Southwestern celebrates Christmas, international community with Taste of the Nations
Almost 300 students, faculty, and family of Southwestern Baptist Theological Seminary gathered Nov. 19, to celebrate the upcoming Christmas holidays and the international community during the Taste of the Nations: Christmas Edition, and on a scale that had not been seen since before 2020.
Chandler Snyder, vice president for institutional relations, said he was glad the event had returned to the campus, but this time with “a Christmas flare,” as the event had traditionally been held near the beginning of the semester.
“This event, led by our international student service teams, in partnership with our international student organizations, is a wonderful event on the campus that reflects the globally engaged value that we hope to constantly hold on to at Southwestern Baptist Theological Seminary,” Snyder said at the opening of the event.
Snyder also took time to pray for the international students specifically, as many are learning in second and even third languages, praying that the Lord would “encourage their hearts, give their minds rest each evening, let them reflect on what you’re teaching them and how they can contextualize it for the places that you’re calling them to go.”
Stephanie Litton, director of International Student Services, said many students on campus still remember the international event that was held annually prior to the Covid pandemic, and was often the largest student event on campus with hundreds of the Southwestern community attending. In the fall of 2023, the Taste of the Nations event was brought back on a smaller scale in conjunction with Global Missions Week. But this year, Litton said they decided to make the international event a celebration of Christmas as well, and the interest from the international community, including some of the faculty wives, quickly led to the event having more participants than was first expected.
“The purpose of the event is to showcase our international cultures on campus,” Litton said. “… At Southwestern, we highlight taking the Gospel to the nations. Well, fun fact, the nations are here, so let’s teach our American students about what those cultures mean. Because if you’re really going to go be a missionary one day, you need to know what you’re walking into.”

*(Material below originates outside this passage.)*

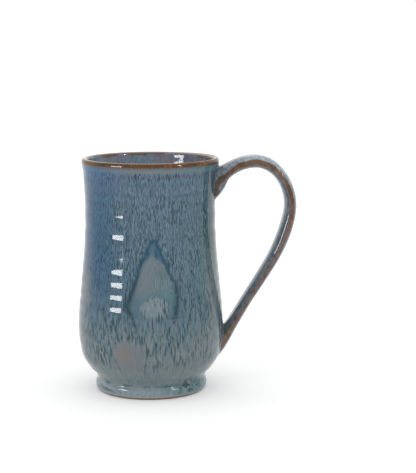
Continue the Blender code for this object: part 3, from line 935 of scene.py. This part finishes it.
def cup_clay():
    """The clay under the outer glaze, the lip and the liner, down to the turned recess under the mug."""
    clay_arc = np.linspace(ARC_NECK + 0.6 * MM, ARC[-1], 150)
    radius = np.interp(clay_arc, ARC, PROFILE_R) - np.interp(clay_arc, ARC, NORMAL_R) * CLAY_DEPTH
    height = np.interp(clay_arc, ARC, PROFILE_Z) - np.interp(clay_arc, ARC, NORMAL_Z) * CLAY_DEPTH
    side = [(BOSS_RADIUS, CUP_BOTTOM_HEIGHT), (CUP_BOTTOM_RADIUS, CUP_BOTTOM_HEIGHT)]
    wall = list(zip(np.maximum(radius, 0.0), height))
    wall[-1] = (0.0, wall[-1][1])
    return turned_clay("cup_clay", recess_outline() + side + wall, 160)


def rounded_corner(centre_x, radius, side):
    """A quarter circle that stands on the table, from its lowest point up. side is 1 outward, -1 inward."""
    return [(centre_x + side * radius * math.sin(t), radius - radius * math.cos(t))
            for t in np.linspace(0.0, math.pi / 2, 8)]


def foot_clay():
    """The bare foot ring, rounded where it stands."""
    outer_corner = rounded_corner(29.3 * MM, 1.0 * MM, 1)
    inner_corner = rounded_corner(25.7 * MM, 0.9 * MM, -1)[::-1]
    outside = [(30.5 * MM, 2.4 * MM), (30.1 * MM, 4.9 * MM), (29.35 * MM, FOOT_HEIGHT)]
    inside = [(24.5 * MM, FOOT_HEIGHT), (24.75 * MM, 2.5 * MM)]
    return turned_clay("foot_clay", outer_corner + outside + inside + inner_corner, 240)


def strap_clay(name, first, last):
    """A stretch of the strap's clay, between two shares of its length."""
    points, _, _, _ = strap_surface(CLAY_DEPTH, 48, 240)
    keep = [row for row in range(len(points)) if first <= row / len(points) <= last]
    grid = points[keep]
    rows, columns = grid.shape[:2]
    faces = grid_faces(0, rows, columns).tolist()
    faces.append(list(range(columns))[::-1])
    faces.append([(rows - 1) * columns + k for k in range(columns)])
    return to_mesh(name, grid.reshape(-1, 3), faces)


# ---------------------------------------------------------------- materials
GLAZE_IOR = 1.36
# How much darker a dark streak and how much paler a pale one is than the glaze round it, where the streaks
# are fine and where they are coarse
DARK_STREAKS = ((0.25, 0.42, 0.46, 1.0), (0.26, 0.41, 0.41, 1.0))
PALE_STREAKS = ((1.46, 1.38, 1.32, 1.0), (1.26, 1.22, 1.20, 1.0))


class Nodes:
    """A material's node tree, with short ways to add nodes. Every value is a number, a tuple or a socket."""

    def __init__(self, name):
        self.material = bpy.data.materials.new(name)
        self.material.use_nodes = True
        self.tree = self.material.node_tree
        self.shader = self.tree.nodes["Principled BSDF"]

    def fill(self, node, inputs):
        """Sets each of these inputs of the node, or joins it to its value where that is a socket."""
        for key, value in inputs.items():
            if isinstance(value, bpy.types.NodeSocket):
                self.tree.links.new(value, node.inputs[key])
            else:
                node.inputs[key].default_value = value

    def add(self, kind, inputs, output=0, **settings):
        """One output of a new node of this kind."""
        node = self.tree.nodes.new(kind)
        for key, value in settings.items():
            setattr(node, key, value)
        self.fill(node, inputs)
        return node.outputs[output]

    def attribute(self, name, output):
        """A value that the mesh carries at each point."""
        return self.add("ShaderNodeAttribute", {}, output, attribute_name=name)

    def maths(self, operation, *values, clamp=False):
        return self.add("ShaderNodeMath", dict(enumerate(values)), operation=operation, use_clamp=clamp)

    def drawn_out(self, vector, share):
        """The vector with its height times this share, which draws a pattern out along the height."""
        return self.add("ShaderNodeVectorMath", {0: vector, 1: (1.0, 1.0, share)}, operation="MULTIPLY")

    def noise(self, vector, scale, detail, roughness=0.5, distortion=0.0):
        inputs = {"Vector": vector, "Scale": scale, "Detail": detail}
        inputs.update({"Roughness": roughness, "Distortion": distortion})
        return self.add("ShaderNodeTexNoise", inputs, "Fac")

    def between(self, value, low, high, to_low=0.0, to_high=1.0):
        """Goes smoothly from to_low to to_high while the value goes from low to high."""
        inputs = {"Value": value, "From Min": low, "From Max": high, "To Min": to_low, "To Max": to_high}
        return self.add("ShaderNodeMapRange", inputs, "Result", interpolation_type="SMOOTHSTEP")

    def mixed(self, share, first, second, blend="MIX"):
        """Two colours blended by a share."""
        inputs = {0: share, 6: first, 7: second}
        return self.add("ShaderNodeMix", inputs, 2, data_type="RGBA", blend_type=blend)

    def floats(self, share, first, second):
        """Two numbers blended by a share."""
        return self.add("ShaderNodeMix", {0: share, 2: first, 3: second}, data_type="FLOAT")

    def finish(self, colour, roughness, height, distance, strength):
        """Joins the colour and roughness to the shader, and the height as bumps of at most this distance."""
        bump = {"Height": height, "Distance": distance, "Strength": strength}
        normal = self.add("ShaderNodeBump", bump, "Normal")
        self.fill(self.shader, {"Base Color": colour, "Roughness": roughness, "Normal": normal})
        return self.material


def glaze_material(name):
    """Streaks of dark and pale glaze that run down the surface over its broad colour."""
    n = Nodes(name)
    flow = n.attribute("flow", "Vector")
    tint = n.attribute("tint", "Color")
    streaks = n.attribute("streaks", "Fac")
    coarse = n.attribute("coarse", "Fac")
    short_hair = n.noise(n.drawn_out(flow, 0.17), 2350.0, 0.5)
    long_hair = n.noise(n.drawn_out(flow, 0.05), 2300.0, 0.5)
    kind = n.between(n.noise(n.drawn_out(flow, 0.4), 700.0, 0.0, 0.55), 0.50, 0.62)
    hair = n.floats(kind, short_hair, long_hair)
    dash = n.noise(n.drawn_out(flow, 0.17), 1200.0, 1.8, 0.6, 0.15)
    patch = n.noise(n.drawn_out(flow, 0.45), 120.0, 2.0)
    density = n.maths("MULTIPLY_ADD", patch, 0.24, -0.12)
    field = n.floats(coarse, hair, dash)
    dark = n.between(n.maths("ADD", field, density), 0.52, 0.61)
    pale = n.between(n.maths("SUBTRACT", field, density), 0.48, 0.36)
    dark = n.maths("MULTIPLY", dark, streaks, clamp=True)
    pale = n.maths("MULTIPLY", pale, streaks, clamp=True)
    shadow = n.mixed(1.0, tint, n.mixed(coarse, *DARK_STREAKS), "MULTIPLY")
    light = n.mixed(1.0, tint, n.mixed(coarse, *PALE_STREAKS), "MULTIPLY")
    colour = n.mixed(pale, n.mixed(dark, tint, shadow), light)
    roughness = n.between(n.noise(flow, 2600.0, 1.0), 0.35, 0.75, 0.045, 0.09)
    height = n.maths("MULTIPLY_ADD", field, 0.003, n.noise(flow, 110.0, 0.0))
    n.shader.inputs["IOR"].default_value = GLAZE_IOR
    return n.finish(colour, roughness, height, 0.08 * MM, 0.3)


def clay_material(name, colour):
    """Bare fired stoneware: sandy, toasted and matt."""
    n = Nodes(name)
    here = n.add("ShaderNodeTexCoord", {}, "Object")
    sand = n.noise(here, 2200.0, 3.0, 0.6)
    toast = n.noise(here, 140.0, 3.0)
    dark, middle, pale = [(*(share * value for value in colour), 1.0) for share in (0.62, 1.0, 1.35)]
    base = n.mixed(n.between(toast, 0.3, 0.7), dark, middle)
    base = n.mixed(n.between(sand, 0.58, 0.72, 0.0, 0.6), base, pale)
    return n.finish(base, n.between(sand, 0.3, 0.7, 0.72, 0.9), sand, 0.12 * MM, 0.7)


# ---------------------------------------------------------------- the pieces
def place(piece, material, slot, node):
    """Gives the piece its material and its body, and hides the CAD node that it stands for. slot is not
    used.
    """
    piece.data.materials.append(material)
    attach(piece, "root")
    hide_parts(node)


def foot_edge(front):
    """The lower edge of the glaze wanders a little round the foot."""
    return 0.45 * MM * lumps(stacked(np.cos(front), np.sin(front)), 0.35, 61) + 0.1 * MM


def make_mug():
    """The five glaze coats, then the five clay pieces under them."""
    glaze = glaze_material("streaked_glaze")
    rows = int((ARC_RIM_OUT - ARC_NECK) / WALL_ROW_SPACING)
    wall = cup_coat("wall_glaze_coat", ARC_NECK + SEAM, ARC_RIM_OUT - SEAM, rows, 40)
    place(wall, glaze, "outer_glaze", "outer_glaze")
    rim = cup_coat("rim_glaze_coat", ARC_RIM_OUT + SEAM, ARC_RIM_IN - SEAM, 36, 14)
    place(rim, glaze, "rim_glaze", "rim_glaze")
    liner = cup_coat("liner_glaze_coat", ARC_RIM_IN + SEAM, ARC[-1] - 0.4 * MM, 190, 50, cap=True)
    place(liner, glaze, "liner_glaze", "liner_glaze")
    foot = cup_coat("foot_glaze_coat", 0.0, ARC_NECK - SEAM, 26, 8, wavy=foot_edge)
    place(foot, glaze, "foot_glaze", "foot_glaze")
    handle = handle_coat("handle_glaze_coat")
    place(handle, glaze, "handle_glaze", "handle_glaze")

    clay = clay_material("brown_stoneware", (0.30, 0.17, 0.09))
    bare_clay = clay_material("bare_foot_clay", (0.26, 0.14, 0.07))
    place(cup_clay(), clay, "stoneware", "cup_body")
    place(foot_clay(), bare_clay, "bare_foot", "foot_ring")
    place(strap_clay("handle_clay", 0.105, 0.895), clay, "stoneware", "handle")
    place(strap_clay("upper_joint_clay", 0.035, 0.1), clay, "stoneware", "upper_joint")
    place(strap_clay("lower_joint_clay", 0.9, 0.965), clay, "stoneware", "lower_joint")


# ---------------------------------------------------------------- studio
# The camera stands in front of the mug, a little high, and looks down and slightly to the right
CAMERA_DISTANCE = 748.2 * MM
CAMERA_HEIGHT = 200.6 * MM
CAMERA_PITCH = 8.734
CAMERA_YAW = 2.46
CAMERA_LENS = 103.16
FLOOR_HALF_SIDE = 6.0
FLOOR_GLOW = 0.13
SKY_STRENGTH = 1.05


def make_camera():
    """The camera at the photograph's viewing angle, with no shift and no depth of field."""
    data = bpy.data.cameras.new("camera")
    data.sensor_fit = "VERTICAL"
    data.sensor_height = 36.0
    data.lens = CAMERA_LENS
    camera = bpy.data.objects.new("camera", data)
    camera.location = (AXIS_X, -CAMERA_DISTANCE, CAMERA_HEIGHT)
    camera.rotation_euler = (math.radians(90.0 - CAMERA_PITCH), 0.0, math.radians(-CAMERA_YAW))
    bpy.context.scene.collection.objects.link(camera)
    bpy.context.scene.camera = camera


def softbox(name, bearing, distance, low, size, strength, roll=0.0):
    """A rectangular light seen only in the gloss. bearing is its direction from the mug, in degrees right of
    the -Y side, low the height of its lower edge, strength how many times whiter than white it is, and roll
    how far it is turned in its own plane."""
    data = bpy.data.lights.new(name, "AREA")
    data.shape = "RECTANGLE"
    data.size, data.size_y = size
    data.energy = strength * size[0] * size[1] * math.pi
    light = bpy.data.objects.new(name, data)
    turn = math.radians(bearing)
    light.location = (AXIS_X + distance * math.sin(turn), -distance * math.cos(turn), low + size[1] / 2)
    facing = Euler((math.radians(90.0), 0.0, turn)).to_matrix()
    light.rotation_euler = (facing @ Euler((0.0, 0.0, math.radians(roll))).to_matrix()).to_euler()
    light.visible_diffuse = False
    bpy.context.scene.collection.objects.link(light)


def make_floor():
    """A wide sheet of white paper, lit a little from within so that the contact shadow stays pale."""
    mesh = bpy.data.meshes.new("floor")
    side = FLOOR_HALF_SIDE
    corners = [(-side, -side, 0.0), (side, -side, 0.0), (side, side, 0.0), (-side, side, 0.0)]
    mesh.from_pydata(corners, [], [(0, 1, 2, 3)])
    floor = bpy.data.objects.new("floor", mesh)
    bpy.context.scene.collection.objects.link(floor)
    paper = Nodes("white_paper")
    paper.fill(paper.shader, {"Roughness": 0.9, "Base Color": (0.97, 0.97, 0.97, 1.0)})
    paper.fill(paper.shader, {"Emission Color": (1.0, 1.0, 1.0, 1.0), "Emission Strength": FLOOR_GLOW})
    mesh.materials.append(paper.material)


def make_lights():
    """An even white sky, and two softboxes for the bright bars on the left and the line on the right."""
    world = bpy.data.worlds.new("studio")
    bpy.context.scene.world = world
    world.use_nodes = True
    sky = world.node_tree.nodes["Background"]
    sky.inputs["Color"].default_value = (1.0, 1.0, 1.0, 1.0)
    sky.inputs["Strength"].default_value = SKY_STRENGTH
    softbox("left_softbox", -56.8, distance=1.0, low=0.09, size=(0.35, 0.24), strength=24.0, roll=-6.0)
    softbox("right_softbox", 51.0, distance=1.3, low=0.45, size=(0.08, 0.5), strength=40.0)
    bpy.context.scene.view_settings.view_transform = "Standard"


make_camera()
make_floor()
make_lights()
make_mug()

Litton said the event is an opportunity to practice the seminary’s core value of being globally engaged, while also showing love for and unity with the international students, which makes up about 40 percent of the entire student population. To see the approximately 40 children, from a variety of countries and speaking various languages, playing together especially encouraged Litton.
“It is truly the case that the world has come to the doorsteps of the Southwestern campus,” President David S. Dockery shared after the event.
Many of the campus’ international student fellowships, including those from China, Brazil, India, South Korea, Germany, and Spanish-speaking countries in the Koinonia Hispanic Student Fellowship, participated in the event, each hosting a table to share food from their country and show items that represent that country. Other students also prepared food from their countries, including those from Indonesia, Russia, and Romania.
“I ran out of food, so that’s maybe a good indicator that people actually did enjoy Russian food,” said Natasha Pittman, who moved from Russia about 20 years ago. Pittman was a master in Islamic studies student starting in 2011 while her husband was also a student, but later their family moved away only to return three years ago.
“I think it’s good that it’s revived,” Pittman said of the Taste of the Nations event, saying it was a sweet time to be back at Southwestern and involved in the international community once again. “… Just to see the community and the variety of nations that are represented, but also that it’s just such an amazing part of us being from so many countries, but at the same time one in spirit, because we are all sisters and brothers in Christ here. So that was kind of a neat thing to see—the differences in culture, but unity because we are here [at Southwestern].”
Many of the international groups ran out of food as the number of attendees overflowed from where the event was held in the Riley Center.
“We could never have dreamed we would have that many people come,” Litton said, adding they hope to make it an annual Christmas event. “We’ve only had good feedback. Everybody seemed to love it.”
During the evening, Dockery read the Christmas story from Luke 2 to the children in attendance, reminding them that Christmas is celebrated not just because Jesus came as a baby, but because He came to forgive people of their sins.
“Isn’t that wonderful news?” Dockery asked the children, as he shared the simple truth of the Gospel with them through the nativity story. “We wish you all a very merry Christmas.”
Attendees were also able to bring or make ornaments to put on a Christmas tree, play a Christmas-themed game of bingo, and the children enjoyed a pretend snowball fight.